• **Description of the task**
Restate word for word the lines that begin the listing and end with the line holding "seam_z = 0.32; // [0.25:0.01:0.5]".

• **Data lines**
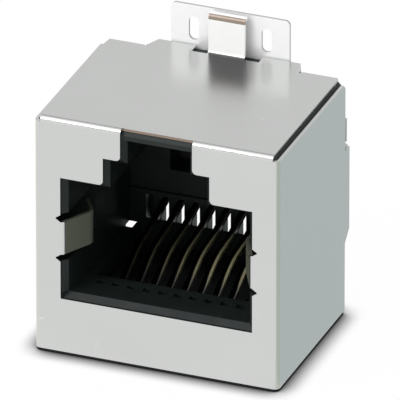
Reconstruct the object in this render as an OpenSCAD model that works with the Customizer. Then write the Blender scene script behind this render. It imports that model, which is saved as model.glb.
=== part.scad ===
// Shielded modular jack for a circuit board behind it. Eight sprung contacts rise from the
// floor of the plug cavity to a comb in its rear wall, and the latch slot is at the top.
// X runs across the mouth, Y from the mouth (y = 0) to the rear, Z up from the base (z = 0).

/* [Shell] */
// Width over the shell's sides
shell_w = 16; // [15.6:0.1:20]
// Depth of the shell's top and sides
shell_d = 11.4; // [11.2:0.1:14]
// Height of the shell from its lower edge to its top
shell_h = 15.9; // [15.8:0.1:19]
// Thickness of the sheet metal
sheet_t = 0.2; // [0.15:0.01:0.25]
// Outer radius of the sheet's bends
bend_r = 0.36; // [0.3:0.01:0.5]
// How far the housing's base stands below the shell's lower edge
foot = 0.2; // [0.2:0.05:0.5]
// Open seam between the top sheet's edge and the outer face of the side
seam_x = 0.4; // [0.38:0.01:0.6]
// Open seam between the side's upper edge and the top face
seam_z = 0.32; // [0.25:0.01:0.5]

/* [Mouth] */
// Height of the mouth's lower edge above the shell's lower edge
sill_h = 3.63; // [3.6:0.01:4]
// Width of the mouth
mouth_w = 12.56; // [12.4:0.02:13]
// Height of the mouth up to the ledges
mouth_h = 8.29; // [7.5:0.01:8.6]
// Width of the step above the ledges
step_w = 6.96; // [6.6:0.02:7.4]
// Height of that step
step_h = 1.84; // [1.4:0.02:2]
// Width of the latch slot
latch_w = 4.7; // [4.66:0.02:5.4]
// Radius on the corners of the ledges and of the step
corner_r = 0.3; // [0.1:0.05:0.4]

/* [Side springs] */
// Width of each side spring
spring_w = 2.22; // [1.6:0.02:3]
// Height of the springs' middle above the mouth's lower edge
spring_z = 4.13; // [3.6:0.01:5]
// Height of the relief notch on each side of a spring
notch_h = 0.5; // [0.3:0.02:0.6]
// How far the relief notches reach into the sheet beside the mouth
notch_x = 0.3; // [0.25:0.01:0.5]
// How far the crest of a spring stands into the mouth
spring_in = 1.23; // [0.8:0.01:1.6]
// Depth of the crest behind the mouth
spring_y = 2.3; // [2:0.05:3.5]
// Length of the spring's end behind its crest
spring_end = 1.5; // [0.8:0.05:1.8]

/* [Rear of the shell] */
// Width of the top sheet's rear extension at its root
over_w = 10.2; // [9.6:0.1:11]
// Length of the top sheet's rear extension
over_d = 1.05; // [1:0.01:1.4]
// Width of the upright tab at the rear of the top
tab_w = 2.4; // [1.6:0.1:3]
// Height of the upright tab above the top face
tab_h = 2.62; // [1.8:0.02:4]
// Distance from the shell's rear edge to the front face of the upright tab
tab_y = 0.5; // [0.45:0.01:0.8]
// Length of the tab's upper end, bent back towards the rear shield
tab_lip = 0.42; // [0.4:0.01:0.5]
// Width of the relief on each side of the upright tab
relief_w = 1; // [0.4:0.1:1.4]
// Length of the rear extension of each side
ear_d = 0.75; // [0.4:0.05:0.9]
// Height of the lower end of those extensions above the shell's lower edge
ear_z = 4.6; // [3:0.1:6]
// Height of those extensions
ear_h = 6.4; // [5:0.1:7]
// Length of the two clinch tabs folded under the base
clinch_d = 3; // [2:0.1:4]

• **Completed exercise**
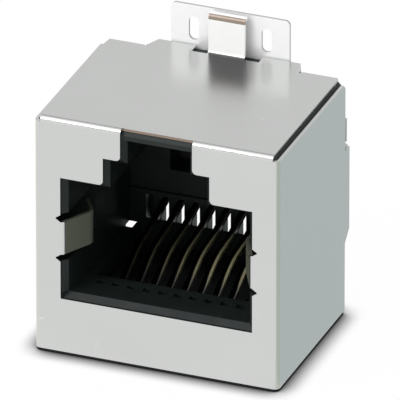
Reconstruct the object in this render as an OpenSCAD model that works with the Customizer. Then write the Blender scene script behind this render. It imports that model, which is saved as model.glb.
=== part.scad ===
// Shielded modular jack for a circuit board behind it. Eight sprung contacts rise from the
// floor of the plug cavity to a comb in its rear wall, and the latch slot is at the top.
// X runs across the mouth, Y from the mouth (y = 0) to the rear, Z up from the base (z = 0).

/* [Shell] */
// Width over the shell's sides
shell_w = 16; // [15.6:0.1:20]
// Depth of the shell's top and sides
shell_d = 11.4; // [11.2:0.1:14]
// Height of the shell from its lower edge to its top
shell_h = 15.9; // [15.8:0.1:19]
// Thickness of the sheet metal
sheet_t = 0.2; // [0.15:0.01:0.25]
// Outer radius of the sheet's bends
bend_r = 0.36; // [0.3:0.01:0.5]
// How far the housing's base stands below the shell's lower edge
foot = 0.2; // [0.2:0.05:0.5]
// Open seam between the top sheet's edge and the outer face of the side
seam_x = 0.4; // [0.38:0.01:0.6]
// Open seam between the side's upper edge and the top face
seam_z = 0.32; // [0.25:0.01:0.5]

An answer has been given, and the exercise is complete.